Tutto inventato, dalle botte alla violenza sessuale da parte del padre. La sentenza azzera le accuse che avevano portato in carcere i genitori della presunta vittima, una ragazza che all’epoca dei fatti denunciati, nel 2011, aveva 15 anni. Si sarebbe spinta ad accusare il padre e la madre di averla punita per la sua omosessualità. Una storia che nel 2016 fece grande scalpore.
Ed invece dietro ci sarebbe stato un piano da parte della ragazza: togliere di mezzo i genitori e portargli via l’attività commerciale e i soldi.

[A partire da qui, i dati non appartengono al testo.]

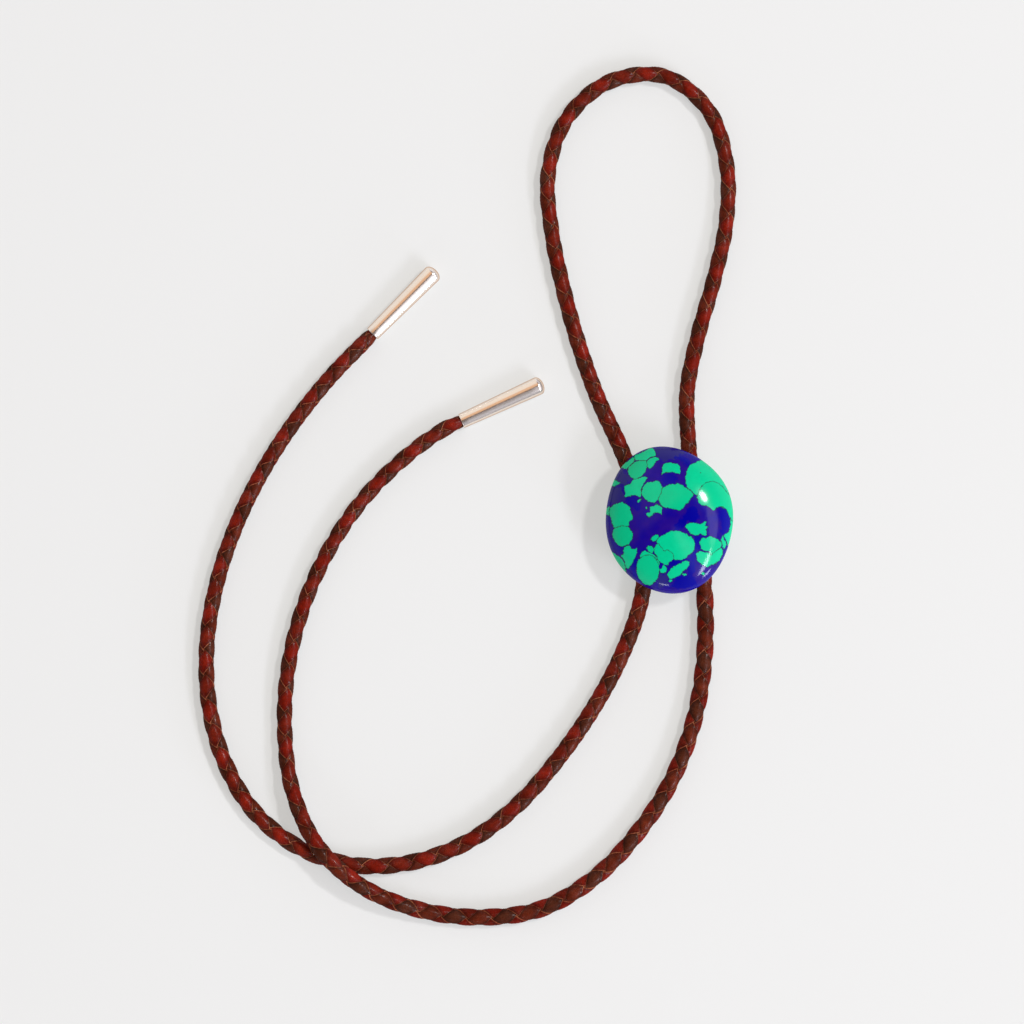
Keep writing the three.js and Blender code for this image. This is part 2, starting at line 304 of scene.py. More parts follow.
# How far the hand-made braid falls behind an even one, in mm
LAG = {
    "neck": {"at": (0, 49, 84, 119, 155, 195, 237), "mm": (3.8, 3.8, 2.9, 3.8, 3.2, 3.9, 3.1)},
    "left": {"at": (0, 52, 101, 131, 162, 221), "mm": (0.6, 1.8, 3.0, 4.5, 6.3, 7.5)},
    "right": {
        "at": (0, 54, 82, 111, 138, 181, 205, 226), "mm": (2.2, 3.3, 3.9, 5.7, 6.2, 8.4, 9.8, 10.4),
    },
}
# The cord's thickness, as a share of the braid's
GIRTH = {
    "neck": {"at": (20, 70, 90, 200, 260), "share": (1.09, 1.05, 1.02, 1.02, 1.06)},
    "left": {"at": (20, 195, 220, 320), "share": (1.08, 1.08, 1.04, 1.02)},
    "right": {"at": (20, 160, 210, 250, 330), "share": (1.11, 1.10, 1.04, 1.01, 1.0)},
}
print("laces", len(LACES), "pitch in mm", BRAID_PITCH / MM)


# %% Sweep the four laces along a line
# Laces narrow to this share of the braid over the last stretch before a tip
SQUEEZED = 0.76
SQUEEZE_RUN = 3.5 * MM


def travel_frame(line):
    """Unit vectors at each point: up from the line, and to the left of travel."""
    along = np.gradient(line, axis=0)
    along /= np.linalg.norm(along, axis=1)[:, None]
    up = np.array((0, 0, 1)) - along * along[:, 2:]
    up /= np.linalg.norm(up, axis=1)[:, None]
    return up, np.cross(up, along)


def lace_points(line, lace, turns, red_side, girth):
    """One lace's surface, a ring of points for each point of the line, and how deep each dips."""
    up, left = travel_frame(line)
    turn = 2 * np.pi * turns[:, None]
    spread = section["across"] * LACE_SPREAD
    crossing = 2 * lace["hand"] * turn + spread
    dip = ((1 - lace["hand"] * np.cos(crossing)) / 2) ** DIVE_SHARPNESS
    radius = (BRAID_RADIUS - section["drop"] * MM - DIVE_DEPTH * dip) * girth[:, None]
    angle = lace["hand"] * turn + lace["start"] + spread + red_side[:, None] - np.pi / 2
    outward = np.cos(angle)[..., None] * up[:, None] + np.sin(angle)[..., None] * left[:, None]
    return line[:, None] + radius[..., None] * outward, dip


def ring_faces(rings, around, first):
    """Faces of a closed body through rings of points, with a cap at each end."""
    faces = []
    for ring in range(rings - 1):
        low = first + ring * around
        for k in range(around):
            after = (k + 1) % around
            faces.append((low + k, low + around + k, low + around + after, low + after))
    last = first + (rings - 1) * around
    faces.append(tuple(range(first, first + around)))
    faces.append(tuple(range(last + around - 1, last - 1, -1)))
    return faces


def along_table(table, places, column):
    """A table's column at places along a stretch."""
    return np.interp(places / MM, table["at"], table[column])


def girth_along(stretch, places, at_tip):
    """The cord's thickness as a share, less where the laces are squeezed into a tip."""
    girth = along_table(GIRTH[stretch], places, "share")
    if at_tip:
        free = np.clip((places[-1] - places - INTO_TIP) / SQUEEZE_RUN, 0, 1)
        girth *= SQUEEZED + (1 - SQUEEZED) * np.sin(free * np.pi / 2)
    return girth


def store(mesh, name, kind, field, values):
    """Keeps a value for each point of a mesh under a name that materials can read."""
    mesh.attributes.new(name, kind, "POINT").data.foreach_set(field, values.ravel())


def make_braid(name, stretch, at_tip):
    """All four laces of a stretch, as one piece."""
    line = LINES[stretch].copy()
    places = np.linspace(0, length_of(line), len(line))
    lag = along_table(LAG[stretch], places, "mm") * MM
    turns = FIRST_TURN[stretch] + (places - lag) / BRAID_PITCH
    red_side = np.radians(along_table(RED_SIDE[stretch], places, "angle"))
    girth = girth_along(stretch, places, at_tip)
    line[:, 2] += np.maximum(BRAID_RADIUS * girth - CORD_RADIUS, 0)
    around = len(LACE_SECTION)
    points, faces, tints, shade_and_wear = [], [], [], []
    for lace in LACES:
        surface, dip = lace_points(line, lace, turns, red_side, girth)
        faces += ring_faces(len(line), around, sum(len(part) for part in points))
        points.append(surface.reshape(-1, 3))
        tints.append(np.tile((*lace["tint"], 1.0), (len(points[-1]), 1)))
        # Painted shade, partly handling wear: each lace is darker towards its edges and where it
        # dips under its neighbours
        shade_and_wear.append(np.maximum(section["shade_and_wear"], np.sqrt(dip)).ravel())
    mesh = bpy.data.meshes.new(name)
    mesh.from_pydata(np.concatenate(points).tolist(), [], faces)
    raw = np.tile(section["raw"], len(mesh.vertices) // around)
    store(mesh, "lace_tint", "FLOAT_COLOR", "color", np.concatenate(tints))
    store(mesh, "raw_edge", "FLOAT", "value", raw)
    store(mesh, "painted_shade_and_wear", "FLOAT", "value", np.concatenate(shade_and_wear))
    mesh.shade_smooth()
    sharpen_lace_edges(mesh, around)
    return placed(name, mesh)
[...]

Il giudice per l’udienza preliminare del Tribunale di Termini Imerese Claudio Emanuele Bencivinni ha assolto S.F. e M.A. con la formula piena “perché il fratto non sussiste”. L’accusa aveva invocato una condanna a 8 anni per il padre e a 2 anni per la madre.
Ha avuto ragione l’avvocato della difesa, Giuseppe Mancuso Marcello. Il racconto della ragazza non ha trovato riscontro. Disse che il suo incubo era iniziato quando i genitori si accorsero della sua omosessualità leggendo i messaggi sul telefonino. Avrebbero cominciato a dirle che era “meglio avere una figlia morta piuttosto che lesbica” e giù botte. Ed invece la presunta vittima si sarebbe inventata tutto.
Già subito dopo l’arresto la credibilità della ragazza scricchiolò e i genitori furono rimessi in libertà. Ora l’assoluzione.
La ragazza si era costituita parte civile con l’assistenza dell’avvocato Giuseppe Bruno, che non nasconde l’amarezza: “Dispiace che il Gup di Termini Imerese non abbia condiviso il lavoro e le conclusioni della Procura della Repubblica. Attendiamo le motivazioni della sentenza e dopo valuteremo i passi successivi. In ogni caso, a prescindere dalla verità processuale, rimane la storia di una ragazza che ha avuto la forza ed il coraggio di costruirsi una nuova vita spezzando legami familiari malati”.